Bauen

Durch das Instrument der gesamtschuldnerischen Haftung tragen das Insolvenzrisiko und Haftungsausfallrisiko in weiten Teilen allein die Berufsstände der Architekten und Ingenieure. (Foto: Bilderbox)

02.06.2014

Der Gesetzgeber ist gefordert

Lutz Heese, Präsident der Bayerischen Architektenkammer, über Architekten- und Ingenieurrecht

Vor Kurzem hat zum 5. Mal der Deutsche Baugerichtstag in Hamm getagt. Neben Fragen des Bauträgerrechts, des Versicherungsrechts und den Möglichkeiten der außergerichtlichen Streitbeilegung standen dabei auch Änderungen im Bereich des Architekten- und Ingenieurrechts im Mittelpunkt.
Das Planen und Bauen ist in Deutschland mit seinem gesamten Wirtschaftsvolumen Garant für den gesellschaftlichen Wohlstand, einen gesunden Mittelstand und ein konstantes Wirtschaftswachstum. Wie der ehemalige Ministerpräsident von Hessen und aktuelle Vorstandsvorsitzende der Bilfinger SE, Roland Koch, in seinem Eingangsreferat anschaulich darstellte, droht dieser Stellenwert in Deutschland momentan vernachlässigt zu werden. Das Bauen sei mittlerweile von so vielen Unwägbarkeiten geprägt, dass sich ein Teil der noch vorhandenen Bauunternehmen vom Markt zurückziehen könnte. Die Bau- und Vergabeprozesse seien von zu vielen Faktoren abhängig, als dass eine wirtschaftlich vernünftige Kalkulation und Abwicklung der Vorhaben erfolgen könne.
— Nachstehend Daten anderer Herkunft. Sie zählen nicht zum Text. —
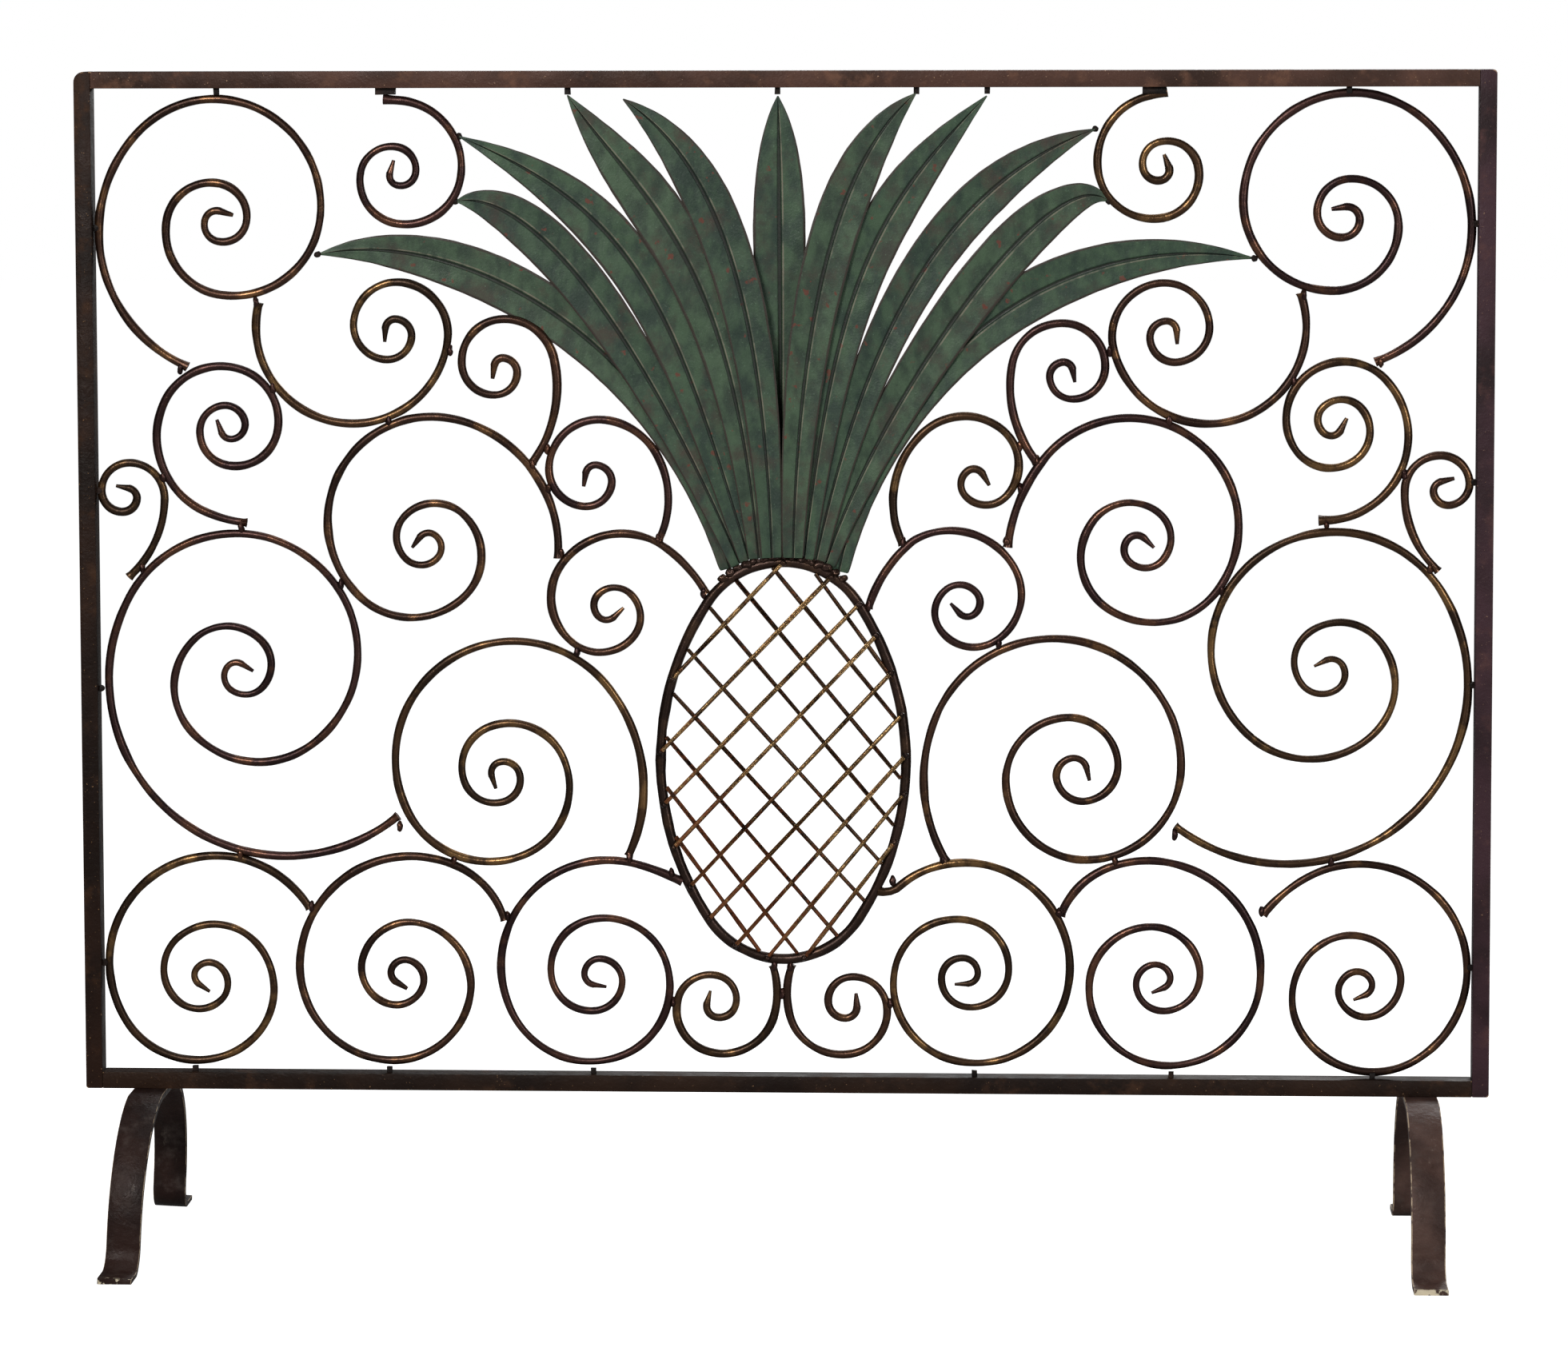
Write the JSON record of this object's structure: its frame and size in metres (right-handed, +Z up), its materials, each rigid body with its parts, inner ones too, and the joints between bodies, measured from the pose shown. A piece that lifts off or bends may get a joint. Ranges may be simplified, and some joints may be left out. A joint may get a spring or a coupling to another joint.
{
  "type": "fireplace screen",
  "caption": "Free-standing wrought fireplace screen: a bar frame on arched strap feet, filled with rod scrolls, a lattice oval and a fan of leaves.",
  "frame": {"origin": "on the floor, under the middle of the frame", "axes": "+X to the right as seen from the front, -Y towards the viewer in front, +Z up"},
  "size_m": [1.067, 0.3, 0.895],
  "materials": {
    "frame_paint": "dark brown paint, satin, with copper rubbed through along the edges",
    "foot_paint": "near-black brown paint, satin, worn at the toes",
    "rod_paint": "dark bronze, rubbed to copper and gold on the upper sides",
    "ring_paint": "dark bronze with rusty weld beads",
    "lattice_brass": "aged brass with brown patches at the crossings",
    "leaf_paint": "muted green paint, mottled grey and rust, dark edges"
  },
  "bodies": {
    "root": {"left_stile": "frame_paint", "right_stile": "frame_paint", "top_rail": "frame_paint", "bottom_rail": "frame_paint", "left_foot": "foot_paint", "right_foot": "foot_paint", "ring": "ring_paint", "lattice_front": "lattice_brass", "lattice_back": "lattice_brass", "left_corner_scroll": "rod_paint", "left_top_scroll": "rod_paint", "left_upper_scroll": "rod_paint", "left_leaf_scroll": "rod_paint", "left_side_scroll": "rod_paint", "left_stile_curl": "rod_paint", "left_centre_scroll": "rod_paint", "left_great_scroll": "rod_paint", "left_lower_scroll": "rod_paint", "left_ring_scroll": "rod_paint", "left_shoulder_scroll": "rod_paint", "left_base_outer": "rod_paint", "left_base_middle": "rod_paint", "left_base_inner": "rod_paint", "left_base_curl": "rod_paint", "right_corner_scroll": "rod_paint", "right_top_scroll": "rod_paint", "right_upper_scroll": "rod_paint", "right_leaf_scroll": "rod_paint", "right_side_scroll": "rod_paint", "right_stile_curl": "rod_paint", "right_centre_scroll": "rod_paint", "right_great_scroll": "rod_paint", "right_lower_scroll": "rod_paint", "right_ring_scroll": "rod_paint", "right_shoulder_scroll": "rod_paint", "right_base_outer": "rod_paint", "right_base_middle": "rod_paint", "right_base_inner": "rod_paint", "right_base_curl": "rod_paint", "leaf_centre": "leaf_paint", "leaf_left_1": "leaf_paint", "leaf_left_2": "leaf_paint", "leaf_left_3": "leaf_paint", "leaf_left_4": "leaf_paint", "leaf_left_5": "leaf_paint", "leaf_right_1": "leaf_paint", "leaf_right_2": "leaf_paint", "leaf_right_3": "leaf_paint", "leaf_right_4": "leaf_paint", "leaf_right_5": "leaf_paint", "scroll_welds": "rod_paint", "frame_lugs": "frame_paint", "leaf_lugs": "rod_paint", "root_beads": "ring_paint", "lattice_welds": "ring_paint"}
  },
  "joints": []
}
Fehlentwicklung festzustellen

Tatsächlich ist auch im Bereich der Architekten und Ingenieure eine Fehlentwicklung festzustellen. Durch das Instrument der gesamtschuldnerischen Haftung tragen das Insolvenzrisiko und Haftungsausfallrisiko in weiten Teilen allein die Berufsstände der Architekten und Ingenieure. Als allein am Bau zum Abschluss einer Berufshaftpflichtversicherung Verpflichtete sind sie meist die Ersten und leider auch oft die Letzten, die für den gesamten Schaden aufkommen müssen.
Das ursprünglich vom BGH zum Schutz der Architekten eingeführte Instrument der gesamtschuldnerischen Haftung hat sich im Zuge der Zeit zu ihrem Nachteil verkehrt. Auch wenn wir grundsätzlich nur für Mängel bei der eigenen Planung, Vergabe und Überwachung der Bauleistungen einstehen müssen, trifft uns der volle Haftungsumfang immer dann, wenn auch im Zuge der Bauüberwachung eine mangelbehaftete Ausführung von Bauunternehmerseite festzustellen ist. Eine Lösung dieses Problems erscheint deshalb auch aus Sicht der führenden Baujuristen als dringend geboten.

Beispiel Österreich

Zwei Lösungsansätze werden hierbei aufgezeigt: Erstrebenswert ist es zum einen, dass einer möglichen Nachbesserung Vorrang vor der Geltendmachung von Schadensersatz eingeräumt wird. Es wird insoweit empfohlen eine Regelung zu treffen, der zufolge der Architekt erst dann im Rahmen eines Gesamtschuldverhältnisses auf Schadensersatz in Anspruch genommen werden kann, wenn der Bauunternehmer zuvor fruchtlos unter Fristsetzung zur Nacherfüllung aufgefordert worden ist. Interessant ist darüber hinaus ein Ansatz bei unseren Nachbarn in Österreich. So besteht im österreichischen Recht nur solange ein Anspruch auf vollen Haftungsausgleich im Rahmen einer Gesamtschuld, bis eine Haftungsquote ermittelt wird. Ist eine Quote festgestellt, haftet jeder Beteiligte nur in Höhe seiner Quote. Das entsprechende Ausfall- beziehungsweise Insolvenzrisiko verbleibt damit wieder bei den Marktteilnehmern und nicht allein beim Architekten.
Volkswirtschaftlich und gesamtgesellschaftlich ist eine reine Risikoabwälzung auf den Architekten nicht vertretbar. Insofern sind die jetzt entworfenen Lösungsansätze ein erster Schritt in die richtige Richtung. Der Bundesgesetzgeber ist gefordert, diesen Anstoß aufzunehmen und eine entsprechende rechtliche Umsetzung zeitnah anzugehen.